Sold out in 18 hours

Starting up the organization during the corona lockdown, the pair quickly felt they’d caught the right end of something. After a study start with barely a foot set on campus, the need for social interaction was bigger than ever:

“We wanted a social organization that was about something other than beer drinking or case competitions – and padel is rising in Denmark. We heard it mentioned all around us, without people knowing we were in the early stage of starting the organization, and it confirmed for us that people would be interested.

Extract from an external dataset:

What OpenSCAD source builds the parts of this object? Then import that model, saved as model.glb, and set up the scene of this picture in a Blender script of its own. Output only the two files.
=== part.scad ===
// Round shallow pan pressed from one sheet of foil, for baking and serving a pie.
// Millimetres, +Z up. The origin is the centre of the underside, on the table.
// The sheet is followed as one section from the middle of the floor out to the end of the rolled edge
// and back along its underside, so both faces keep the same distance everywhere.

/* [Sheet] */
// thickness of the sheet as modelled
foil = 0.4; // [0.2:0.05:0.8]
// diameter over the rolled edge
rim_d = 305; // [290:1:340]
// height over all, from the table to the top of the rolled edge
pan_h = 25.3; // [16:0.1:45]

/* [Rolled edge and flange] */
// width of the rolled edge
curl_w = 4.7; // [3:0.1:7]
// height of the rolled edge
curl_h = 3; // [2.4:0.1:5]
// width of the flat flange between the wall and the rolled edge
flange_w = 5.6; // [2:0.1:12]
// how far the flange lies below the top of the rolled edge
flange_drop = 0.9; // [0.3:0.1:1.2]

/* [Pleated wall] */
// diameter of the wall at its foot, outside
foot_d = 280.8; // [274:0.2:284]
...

We facilitate tournaments every second month at the moment. Our first tournament was sold out in just about 18 hours!” Jacob Hvam adds.

We had to create a waiting list! It was crazy!

As it turned out, Frederik Pynt Herlman and Jacob Hvam were right, and the whispers were true. Within a year of founding CBS Padel as a student organization, without even being able to host a proper tournament for most of the startup period, things took off like a padel ball ricocheting off a wall. CBS Padel, currently sporting the title as both the biggest organization based on members and the fastest growing, is rapidly becoming more than the founders could have imagined when they first left Lisbon behind.

“We just thought it’d be fun. Let’s see if we can get some partnerships, and have some more people to play with. But the day we opened for membership sign-up, we gained over 50 members. We had all these plans for the first tournament: Sunday we would release the tournament, Monday we’d do a post about prizes, Tuesday we’d do a funny post to spread the word, and Wednesday it’d hopefully be sold out and we had planned a ‘sold out!’ post. We were surprised to find out that it had sold out by Monday morning. We had to create a waiting list! It was crazy!” Jacob Hvam says with a smile.

A gap in the list of student organizations

With the overwhelming growth of CBS Padel comes the question: how did it get from walking around campus with an idea for something new prompted by a gap in the list of student organizations, to a success story like this? According to the pair, there’s really no right or wrong way to go about a project like that other than just trial and error. Simply try it out, learn as you go, and it’ll work out:

“We’ve never tried any of this before. We’ve never started a student organization, never held a padel tournament, so we’re sitting there a couple of days before our tournament thinking ‘Okay, now we have all these people here. How are we actually going to do it?’ It was difficult in the beginning, but we learned along the way. We still haven’t got it all figured out, but now at our fifth event, we have a team of fellow students, and everything is going a whole lot smoother,” Frederik Pynt Herlman says.

So what’s next for CBS Padel, now that growth and membership collection is squared away? Time will tell. With everything so far being rapid and very much in the now, Frederik Pynt Herlman and Jacob Hvam can still take a moment to glance into the future. One day they’ll be done with CBS, and the student organization they created will be entering unknown waters. But the future is bright, according to the pair. With the hope of continuing to spread news of the sport, perhaps the waters will not be so unfamiliar after all:

“We want to expand padel as far as possible and grow it even further. We would love to host tournaments with other universities. CBS against KU, against ITU. You know, it could be nice to add that ‘CBS is playing against RUC! Hope we win!’ feeling to it.

We are already the biggest organization, and the one with the largest growth. We just want everyone to know about it. We would love to see CBS Padel stay at CBS, even after we’ve graduated. Something that lives on, that’s the ultimate goal,” Frederik Pynt Herlman says.